:: DATA PROVIDED
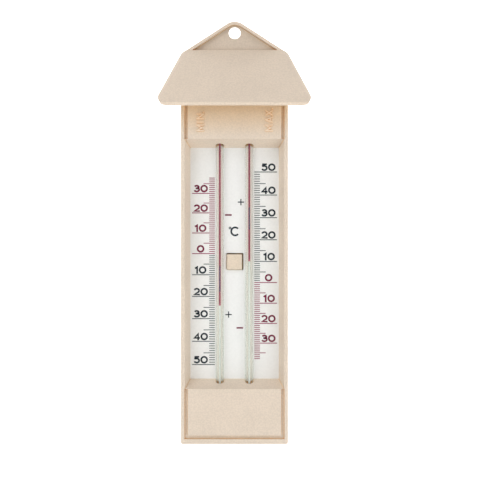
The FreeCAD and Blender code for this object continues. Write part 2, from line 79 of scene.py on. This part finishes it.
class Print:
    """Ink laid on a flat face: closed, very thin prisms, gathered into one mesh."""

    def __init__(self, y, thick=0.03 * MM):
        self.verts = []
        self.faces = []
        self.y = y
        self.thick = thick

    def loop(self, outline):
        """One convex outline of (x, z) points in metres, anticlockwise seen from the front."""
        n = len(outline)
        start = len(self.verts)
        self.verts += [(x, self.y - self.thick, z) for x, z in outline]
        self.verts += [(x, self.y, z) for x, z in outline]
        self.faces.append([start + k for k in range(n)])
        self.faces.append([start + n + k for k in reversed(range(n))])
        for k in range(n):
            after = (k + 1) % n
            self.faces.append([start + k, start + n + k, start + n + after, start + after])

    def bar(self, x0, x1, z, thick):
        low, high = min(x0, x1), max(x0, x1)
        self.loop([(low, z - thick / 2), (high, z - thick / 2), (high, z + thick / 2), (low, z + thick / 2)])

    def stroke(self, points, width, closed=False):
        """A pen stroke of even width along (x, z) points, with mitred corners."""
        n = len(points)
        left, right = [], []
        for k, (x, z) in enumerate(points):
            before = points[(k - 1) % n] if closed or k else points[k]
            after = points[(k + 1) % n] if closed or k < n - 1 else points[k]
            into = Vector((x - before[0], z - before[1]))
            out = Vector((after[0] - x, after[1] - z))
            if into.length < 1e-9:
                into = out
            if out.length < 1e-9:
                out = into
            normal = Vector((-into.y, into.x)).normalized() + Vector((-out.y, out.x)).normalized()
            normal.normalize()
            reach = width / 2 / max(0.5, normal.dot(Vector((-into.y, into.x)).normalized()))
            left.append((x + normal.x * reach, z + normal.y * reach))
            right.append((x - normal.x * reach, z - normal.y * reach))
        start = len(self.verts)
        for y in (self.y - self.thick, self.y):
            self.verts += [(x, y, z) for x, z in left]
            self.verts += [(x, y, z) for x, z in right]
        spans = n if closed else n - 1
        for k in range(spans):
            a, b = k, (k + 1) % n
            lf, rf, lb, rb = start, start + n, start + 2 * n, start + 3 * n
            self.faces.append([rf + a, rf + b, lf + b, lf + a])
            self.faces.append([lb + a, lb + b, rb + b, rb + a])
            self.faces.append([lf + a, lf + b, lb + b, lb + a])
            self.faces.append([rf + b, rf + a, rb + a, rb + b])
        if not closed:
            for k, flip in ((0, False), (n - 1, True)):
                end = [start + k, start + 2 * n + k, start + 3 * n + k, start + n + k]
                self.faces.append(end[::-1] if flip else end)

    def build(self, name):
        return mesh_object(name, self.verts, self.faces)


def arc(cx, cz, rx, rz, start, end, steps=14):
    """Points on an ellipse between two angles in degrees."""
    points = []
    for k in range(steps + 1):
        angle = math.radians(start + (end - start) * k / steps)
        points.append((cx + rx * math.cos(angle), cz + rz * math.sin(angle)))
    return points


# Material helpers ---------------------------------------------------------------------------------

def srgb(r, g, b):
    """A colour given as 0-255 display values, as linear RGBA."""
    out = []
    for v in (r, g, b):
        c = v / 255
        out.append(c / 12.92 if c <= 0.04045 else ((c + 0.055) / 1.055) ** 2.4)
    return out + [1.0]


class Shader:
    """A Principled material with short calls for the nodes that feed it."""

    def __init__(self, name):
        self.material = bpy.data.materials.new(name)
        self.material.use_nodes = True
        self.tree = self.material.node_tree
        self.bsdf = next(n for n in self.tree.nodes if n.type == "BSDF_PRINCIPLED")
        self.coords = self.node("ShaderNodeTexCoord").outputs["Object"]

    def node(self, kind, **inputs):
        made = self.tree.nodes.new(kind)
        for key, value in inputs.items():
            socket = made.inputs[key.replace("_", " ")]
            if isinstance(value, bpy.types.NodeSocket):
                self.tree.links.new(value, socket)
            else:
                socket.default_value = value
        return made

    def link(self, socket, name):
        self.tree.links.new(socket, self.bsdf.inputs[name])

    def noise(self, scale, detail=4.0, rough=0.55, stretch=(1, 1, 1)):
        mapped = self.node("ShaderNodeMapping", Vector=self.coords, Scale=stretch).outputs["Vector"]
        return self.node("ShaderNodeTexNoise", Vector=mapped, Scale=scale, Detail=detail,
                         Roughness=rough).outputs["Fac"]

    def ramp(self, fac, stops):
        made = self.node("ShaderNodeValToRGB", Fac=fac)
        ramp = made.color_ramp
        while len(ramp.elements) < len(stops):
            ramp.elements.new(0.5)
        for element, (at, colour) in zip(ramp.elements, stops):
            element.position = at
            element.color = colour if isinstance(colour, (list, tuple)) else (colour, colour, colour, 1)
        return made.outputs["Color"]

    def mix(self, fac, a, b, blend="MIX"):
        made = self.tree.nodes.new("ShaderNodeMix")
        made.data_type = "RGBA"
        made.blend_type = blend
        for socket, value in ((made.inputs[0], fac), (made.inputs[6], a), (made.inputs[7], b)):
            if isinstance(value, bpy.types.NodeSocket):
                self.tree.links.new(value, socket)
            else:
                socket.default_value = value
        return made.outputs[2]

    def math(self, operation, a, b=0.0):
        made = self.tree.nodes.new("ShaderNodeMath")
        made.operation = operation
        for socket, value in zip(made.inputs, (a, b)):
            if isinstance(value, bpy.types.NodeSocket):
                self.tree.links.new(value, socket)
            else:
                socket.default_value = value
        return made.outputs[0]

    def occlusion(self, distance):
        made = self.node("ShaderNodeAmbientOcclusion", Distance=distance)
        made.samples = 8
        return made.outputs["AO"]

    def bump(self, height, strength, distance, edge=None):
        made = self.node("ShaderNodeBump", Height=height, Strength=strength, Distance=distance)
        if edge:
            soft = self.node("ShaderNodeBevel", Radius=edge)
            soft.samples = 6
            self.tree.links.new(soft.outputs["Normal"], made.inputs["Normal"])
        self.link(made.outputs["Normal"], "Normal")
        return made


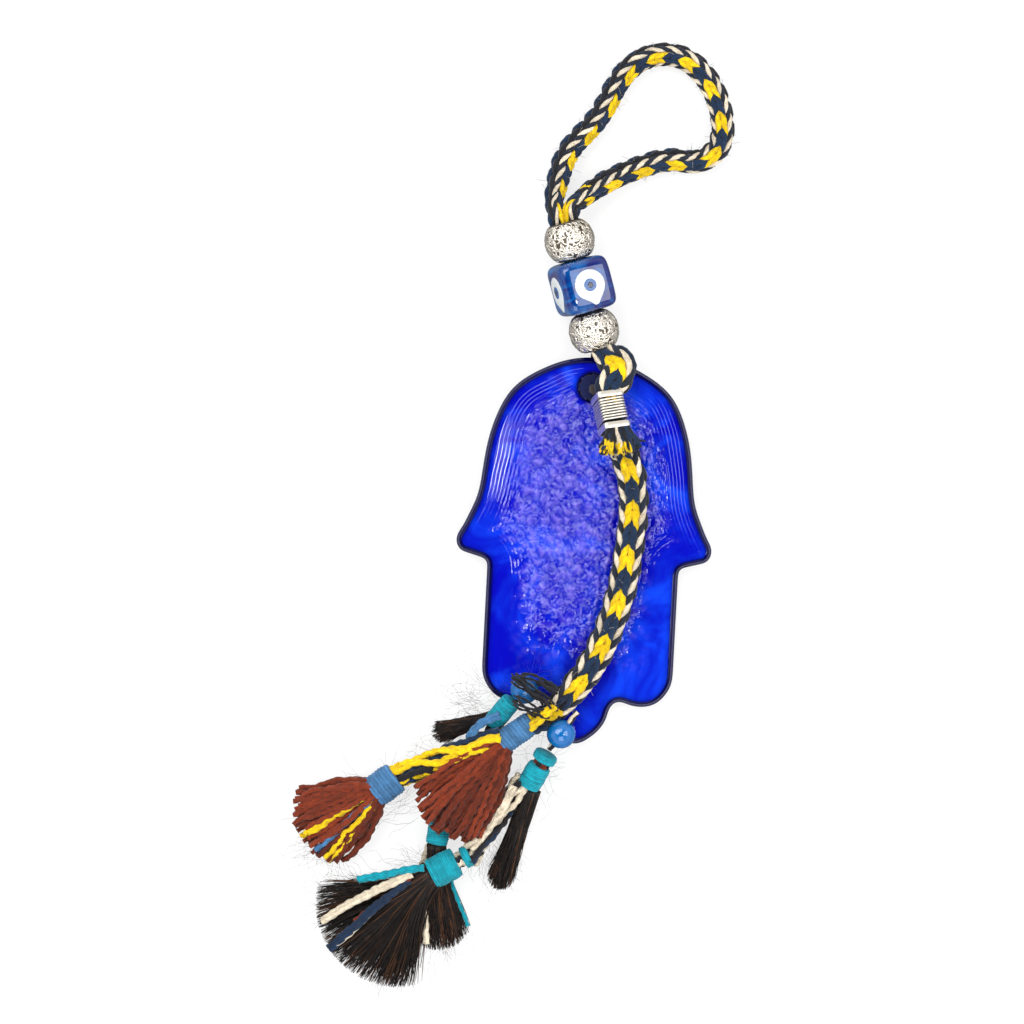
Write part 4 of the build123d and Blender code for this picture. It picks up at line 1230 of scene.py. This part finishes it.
::::
_REQUIREMENTS:_ Please write out exactly the lines from the start of the data through the line that contains "self.faces.append([start + k, start", both ends included, and nothing else.

_WRITTEN ANSWER:_
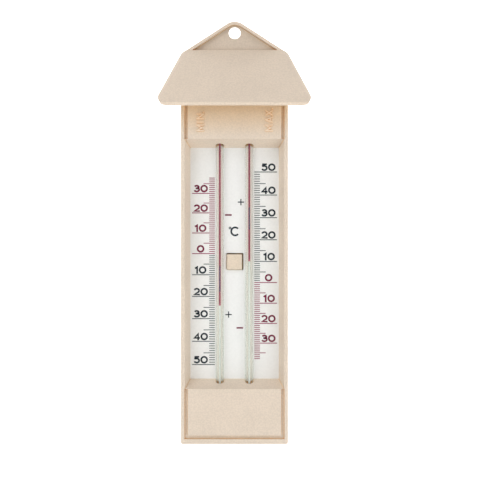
The FreeCAD and Blender code for this object continues. Write part 2, from line 79 of scene.py on. This part finishes it.
class Print:
    """Ink laid on a flat face: closed, very thin prisms, gathered into one mesh."""

    def __init__(self, y, thick=0.03 * MM):
        self.verts = []
        self.faces = []
        self.y = y
        self.thick = thick

    def loop(self, outline):
        """One convex outline of (x, z) points in metres, anticlockwise seen from the front."""
        n = len(outline)
        start = len(self.verts)
        self.verts += [(x, self.y - self.thick, z) for x, z in outline]
        self.verts += [(x, self.y, z) for x, z in outline]
        self.faces.append([start + k for k in range(n)])
        self.faces.append([start + n + k for k in reversed(range(n))])
        for k in range(n):
            after = (k + 1) % n
            self.faces.append([start + k, start + n + k, start + n + after, start + after])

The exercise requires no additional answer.